---------- Source data

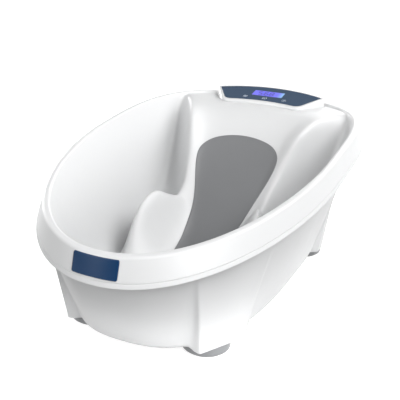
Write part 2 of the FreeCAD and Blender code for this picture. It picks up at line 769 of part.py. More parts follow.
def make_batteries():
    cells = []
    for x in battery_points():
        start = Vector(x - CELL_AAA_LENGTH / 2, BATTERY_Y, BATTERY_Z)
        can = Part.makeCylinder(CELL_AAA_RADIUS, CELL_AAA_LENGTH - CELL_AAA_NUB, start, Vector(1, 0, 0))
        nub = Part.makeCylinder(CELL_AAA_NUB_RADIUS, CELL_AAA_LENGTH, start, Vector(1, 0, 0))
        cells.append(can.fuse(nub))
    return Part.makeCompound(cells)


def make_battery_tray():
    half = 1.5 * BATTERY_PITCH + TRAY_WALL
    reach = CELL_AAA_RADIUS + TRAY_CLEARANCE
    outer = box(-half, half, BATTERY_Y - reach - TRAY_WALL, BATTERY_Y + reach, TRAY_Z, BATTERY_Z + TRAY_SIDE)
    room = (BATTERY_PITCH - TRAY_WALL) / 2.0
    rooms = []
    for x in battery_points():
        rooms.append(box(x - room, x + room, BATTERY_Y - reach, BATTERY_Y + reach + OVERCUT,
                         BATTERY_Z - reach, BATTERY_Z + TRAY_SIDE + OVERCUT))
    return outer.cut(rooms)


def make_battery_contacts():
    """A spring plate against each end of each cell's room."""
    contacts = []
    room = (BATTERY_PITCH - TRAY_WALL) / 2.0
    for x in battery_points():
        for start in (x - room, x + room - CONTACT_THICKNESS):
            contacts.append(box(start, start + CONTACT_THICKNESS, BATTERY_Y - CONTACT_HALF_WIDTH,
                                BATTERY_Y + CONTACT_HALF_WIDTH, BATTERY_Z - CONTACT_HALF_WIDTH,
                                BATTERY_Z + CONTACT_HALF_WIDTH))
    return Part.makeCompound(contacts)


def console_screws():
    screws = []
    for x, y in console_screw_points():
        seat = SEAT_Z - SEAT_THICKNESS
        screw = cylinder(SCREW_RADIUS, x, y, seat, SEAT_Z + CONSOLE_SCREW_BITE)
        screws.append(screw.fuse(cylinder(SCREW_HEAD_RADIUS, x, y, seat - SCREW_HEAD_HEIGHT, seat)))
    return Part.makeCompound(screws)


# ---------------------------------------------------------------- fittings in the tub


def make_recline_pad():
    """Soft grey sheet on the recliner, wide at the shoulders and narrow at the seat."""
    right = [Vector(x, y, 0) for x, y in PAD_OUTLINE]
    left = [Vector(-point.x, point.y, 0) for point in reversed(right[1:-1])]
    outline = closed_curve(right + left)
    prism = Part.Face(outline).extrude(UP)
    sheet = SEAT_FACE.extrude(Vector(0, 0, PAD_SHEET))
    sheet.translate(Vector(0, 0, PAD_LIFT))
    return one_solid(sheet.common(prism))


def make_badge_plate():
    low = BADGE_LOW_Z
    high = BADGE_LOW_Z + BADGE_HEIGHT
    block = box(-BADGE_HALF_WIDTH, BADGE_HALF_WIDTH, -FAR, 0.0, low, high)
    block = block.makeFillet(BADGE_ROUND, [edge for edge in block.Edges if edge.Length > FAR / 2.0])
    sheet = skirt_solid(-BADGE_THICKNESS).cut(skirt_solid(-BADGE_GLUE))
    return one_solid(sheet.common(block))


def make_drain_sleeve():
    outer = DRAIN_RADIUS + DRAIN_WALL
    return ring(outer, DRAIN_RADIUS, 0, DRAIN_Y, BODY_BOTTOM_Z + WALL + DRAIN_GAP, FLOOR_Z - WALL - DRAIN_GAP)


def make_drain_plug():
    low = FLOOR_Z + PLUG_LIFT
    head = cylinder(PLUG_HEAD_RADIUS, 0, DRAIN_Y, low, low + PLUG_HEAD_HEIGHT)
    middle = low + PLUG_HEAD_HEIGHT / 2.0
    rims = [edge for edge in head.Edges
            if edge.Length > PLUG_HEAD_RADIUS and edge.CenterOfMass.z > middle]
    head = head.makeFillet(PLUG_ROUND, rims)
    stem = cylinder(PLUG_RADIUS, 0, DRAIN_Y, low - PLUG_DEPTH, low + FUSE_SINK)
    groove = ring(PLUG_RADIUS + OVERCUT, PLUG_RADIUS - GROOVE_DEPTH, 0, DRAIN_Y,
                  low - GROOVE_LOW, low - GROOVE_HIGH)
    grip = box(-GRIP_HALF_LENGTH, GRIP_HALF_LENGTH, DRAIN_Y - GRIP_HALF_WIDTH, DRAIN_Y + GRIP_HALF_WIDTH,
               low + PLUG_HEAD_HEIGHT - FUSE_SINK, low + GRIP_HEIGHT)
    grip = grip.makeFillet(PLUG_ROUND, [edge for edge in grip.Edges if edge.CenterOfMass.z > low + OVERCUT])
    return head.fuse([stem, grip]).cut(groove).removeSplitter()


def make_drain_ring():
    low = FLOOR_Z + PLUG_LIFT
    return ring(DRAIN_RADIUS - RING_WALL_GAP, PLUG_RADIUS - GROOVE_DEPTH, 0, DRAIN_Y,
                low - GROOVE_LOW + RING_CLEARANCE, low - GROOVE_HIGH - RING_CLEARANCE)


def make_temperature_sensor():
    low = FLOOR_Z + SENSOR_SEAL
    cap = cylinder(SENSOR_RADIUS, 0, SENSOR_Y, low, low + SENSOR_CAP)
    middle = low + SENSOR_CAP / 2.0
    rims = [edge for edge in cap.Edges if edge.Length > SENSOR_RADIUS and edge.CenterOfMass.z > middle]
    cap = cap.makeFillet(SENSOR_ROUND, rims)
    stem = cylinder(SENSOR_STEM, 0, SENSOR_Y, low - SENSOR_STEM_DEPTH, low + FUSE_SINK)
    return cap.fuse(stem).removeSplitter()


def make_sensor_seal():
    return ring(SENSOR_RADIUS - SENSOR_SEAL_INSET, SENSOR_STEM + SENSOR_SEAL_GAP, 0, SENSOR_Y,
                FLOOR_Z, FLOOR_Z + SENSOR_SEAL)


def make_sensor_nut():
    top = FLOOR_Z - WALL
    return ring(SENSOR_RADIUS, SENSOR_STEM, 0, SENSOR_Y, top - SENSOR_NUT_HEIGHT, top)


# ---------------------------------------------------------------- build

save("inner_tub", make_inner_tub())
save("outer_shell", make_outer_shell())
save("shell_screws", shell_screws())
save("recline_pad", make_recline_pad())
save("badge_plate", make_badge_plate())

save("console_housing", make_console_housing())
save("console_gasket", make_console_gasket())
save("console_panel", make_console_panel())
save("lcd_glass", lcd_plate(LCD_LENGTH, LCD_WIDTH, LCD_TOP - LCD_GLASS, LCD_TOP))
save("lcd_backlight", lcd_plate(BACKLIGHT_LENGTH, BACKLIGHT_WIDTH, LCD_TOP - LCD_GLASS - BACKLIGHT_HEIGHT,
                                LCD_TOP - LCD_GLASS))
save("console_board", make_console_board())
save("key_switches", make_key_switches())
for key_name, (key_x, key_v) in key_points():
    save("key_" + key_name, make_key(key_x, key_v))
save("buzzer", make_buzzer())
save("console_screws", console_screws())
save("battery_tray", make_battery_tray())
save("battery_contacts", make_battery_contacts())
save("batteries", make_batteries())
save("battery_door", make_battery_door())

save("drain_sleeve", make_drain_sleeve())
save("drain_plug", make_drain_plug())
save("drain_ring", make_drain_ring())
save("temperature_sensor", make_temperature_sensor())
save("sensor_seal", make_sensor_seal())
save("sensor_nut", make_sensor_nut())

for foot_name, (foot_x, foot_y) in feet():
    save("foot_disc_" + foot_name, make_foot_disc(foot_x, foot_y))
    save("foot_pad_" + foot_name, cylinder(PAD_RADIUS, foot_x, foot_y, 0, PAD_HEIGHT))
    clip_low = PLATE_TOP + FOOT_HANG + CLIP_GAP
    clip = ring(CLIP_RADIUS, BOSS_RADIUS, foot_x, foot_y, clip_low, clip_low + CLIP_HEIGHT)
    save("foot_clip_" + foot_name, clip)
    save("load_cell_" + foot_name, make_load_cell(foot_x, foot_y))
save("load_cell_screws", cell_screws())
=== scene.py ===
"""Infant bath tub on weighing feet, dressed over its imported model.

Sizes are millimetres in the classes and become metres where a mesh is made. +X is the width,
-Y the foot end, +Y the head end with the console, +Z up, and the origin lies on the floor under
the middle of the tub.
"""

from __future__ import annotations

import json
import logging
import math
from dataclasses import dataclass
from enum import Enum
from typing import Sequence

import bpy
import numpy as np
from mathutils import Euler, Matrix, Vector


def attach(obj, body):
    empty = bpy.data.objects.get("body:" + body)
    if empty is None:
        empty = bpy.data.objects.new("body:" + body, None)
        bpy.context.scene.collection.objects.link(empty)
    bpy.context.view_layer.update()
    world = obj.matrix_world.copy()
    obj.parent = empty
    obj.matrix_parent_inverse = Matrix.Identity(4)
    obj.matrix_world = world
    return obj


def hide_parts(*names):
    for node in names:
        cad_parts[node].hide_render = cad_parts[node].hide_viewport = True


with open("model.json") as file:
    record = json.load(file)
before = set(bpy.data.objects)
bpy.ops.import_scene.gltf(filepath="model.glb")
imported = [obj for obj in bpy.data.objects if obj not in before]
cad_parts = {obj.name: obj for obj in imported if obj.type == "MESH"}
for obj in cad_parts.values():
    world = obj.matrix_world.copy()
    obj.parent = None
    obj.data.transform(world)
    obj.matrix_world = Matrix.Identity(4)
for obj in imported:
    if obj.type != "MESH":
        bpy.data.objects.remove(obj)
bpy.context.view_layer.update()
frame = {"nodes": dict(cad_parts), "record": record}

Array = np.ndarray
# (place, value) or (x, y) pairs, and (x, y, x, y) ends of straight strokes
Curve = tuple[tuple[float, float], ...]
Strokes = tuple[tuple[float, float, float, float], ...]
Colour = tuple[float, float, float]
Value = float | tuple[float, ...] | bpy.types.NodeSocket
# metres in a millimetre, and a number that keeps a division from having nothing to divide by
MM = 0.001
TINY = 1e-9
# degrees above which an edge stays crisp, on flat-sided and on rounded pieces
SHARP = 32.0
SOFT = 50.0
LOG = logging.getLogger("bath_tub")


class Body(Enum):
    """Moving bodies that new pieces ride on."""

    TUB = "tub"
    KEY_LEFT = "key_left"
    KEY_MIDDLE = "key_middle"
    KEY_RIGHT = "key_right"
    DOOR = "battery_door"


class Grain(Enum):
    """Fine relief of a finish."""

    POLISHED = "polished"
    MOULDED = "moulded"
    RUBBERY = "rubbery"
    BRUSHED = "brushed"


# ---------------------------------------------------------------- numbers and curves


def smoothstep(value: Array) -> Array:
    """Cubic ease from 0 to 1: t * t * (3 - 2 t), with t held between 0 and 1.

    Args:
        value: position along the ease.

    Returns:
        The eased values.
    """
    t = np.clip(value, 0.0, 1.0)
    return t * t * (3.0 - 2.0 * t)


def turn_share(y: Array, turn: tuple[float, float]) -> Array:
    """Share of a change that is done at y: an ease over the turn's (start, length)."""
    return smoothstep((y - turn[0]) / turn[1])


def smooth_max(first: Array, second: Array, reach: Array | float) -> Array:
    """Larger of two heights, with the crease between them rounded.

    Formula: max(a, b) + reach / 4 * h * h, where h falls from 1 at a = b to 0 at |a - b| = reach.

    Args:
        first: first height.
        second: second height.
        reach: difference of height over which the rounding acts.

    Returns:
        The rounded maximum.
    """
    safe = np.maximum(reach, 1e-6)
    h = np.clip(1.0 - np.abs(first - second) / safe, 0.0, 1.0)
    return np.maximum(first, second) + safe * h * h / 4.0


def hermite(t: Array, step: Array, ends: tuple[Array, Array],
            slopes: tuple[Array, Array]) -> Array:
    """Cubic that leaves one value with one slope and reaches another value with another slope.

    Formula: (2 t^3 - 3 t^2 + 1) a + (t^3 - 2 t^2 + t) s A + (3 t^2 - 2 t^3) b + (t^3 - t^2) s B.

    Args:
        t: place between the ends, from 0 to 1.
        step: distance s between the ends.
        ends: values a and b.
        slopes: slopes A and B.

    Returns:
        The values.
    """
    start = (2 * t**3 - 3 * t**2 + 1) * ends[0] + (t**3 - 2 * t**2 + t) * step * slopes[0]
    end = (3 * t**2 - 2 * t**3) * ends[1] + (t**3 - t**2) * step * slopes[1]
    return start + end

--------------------

= What to work on =
Copy exactly the lines that run from the first line of the data to the line containing "return Part.makeCompound(contacts)", please, with both ends included and nothing else.

= Result below =
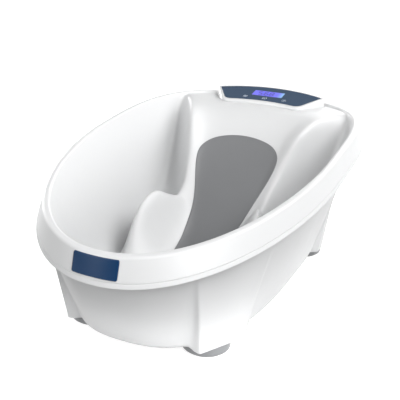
Write part 2 of the FreeCAD and Blender code for this picture. It picks up at line 769 of part.py. More parts follow.
def make_batteries():
    cells = []
    for x in battery_points():
        start = Vector(x - CELL_AAA_LENGTH / 2, BATTERY_Y, BATTERY_Z)
        can = Part.makeCylinder(CELL_AAA_RADIUS, CELL_AAA_LENGTH - CELL_AAA_NUB, start, Vector(1, 0, 0))
        nub = Part.makeCylinder(CELL_AAA_NUB_RADIUS, CELL_AAA_LENGTH, start, Vector(1, 0, 0))
        cells.append(can.fuse(nub))
    return Part.makeCompound(cells)


def make_battery_tray():
    half = 1.5 * BATTERY_PITCH + TRAY_WALL
    reach = CELL_AAA_RADIUS + TRAY_CLEARANCE
    outer = box(-half, half, BATTERY_Y - reach - TRAY_WALL, BATTERY_Y + reach, TRAY_Z, BATTERY_Z + TRAY_SIDE)
    room = (BATTERY_PITCH - TRAY_WALL) / 2.0
    rooms = []
    for x in battery_points():
        rooms.append(box(x - room, x + room, BATTERY_Y - reach, BATTERY_Y + reach + OVERCUT,
                         BATTERY_Z - reach, BATTERY_Z + TRAY_SIDE + OVERCUT))
    return outer.cut(rooms)


def make_battery_contacts():
    """A spring plate against each end of each cell's room."""
    contacts = []
    room = (BATTERY_PITCH - TRAY_WALL) / 2.0
    for x in battery_points():
        for start in (x - room, x + room - CONTACT_THICKNESS):
            contacts.append(box(start, start + CONTACT_THICKNESS, BATTERY_Y - CONTACT_HALF_WIDTH,
                                BATTERY_Y + CONTACT_HALF_WIDTH, BATTERY_Z - CONTACT_HALF_WIDTH,
                                BATTERY_Z + CONTACT_HALF_WIDTH))
    return Part.makeCompound(contacts)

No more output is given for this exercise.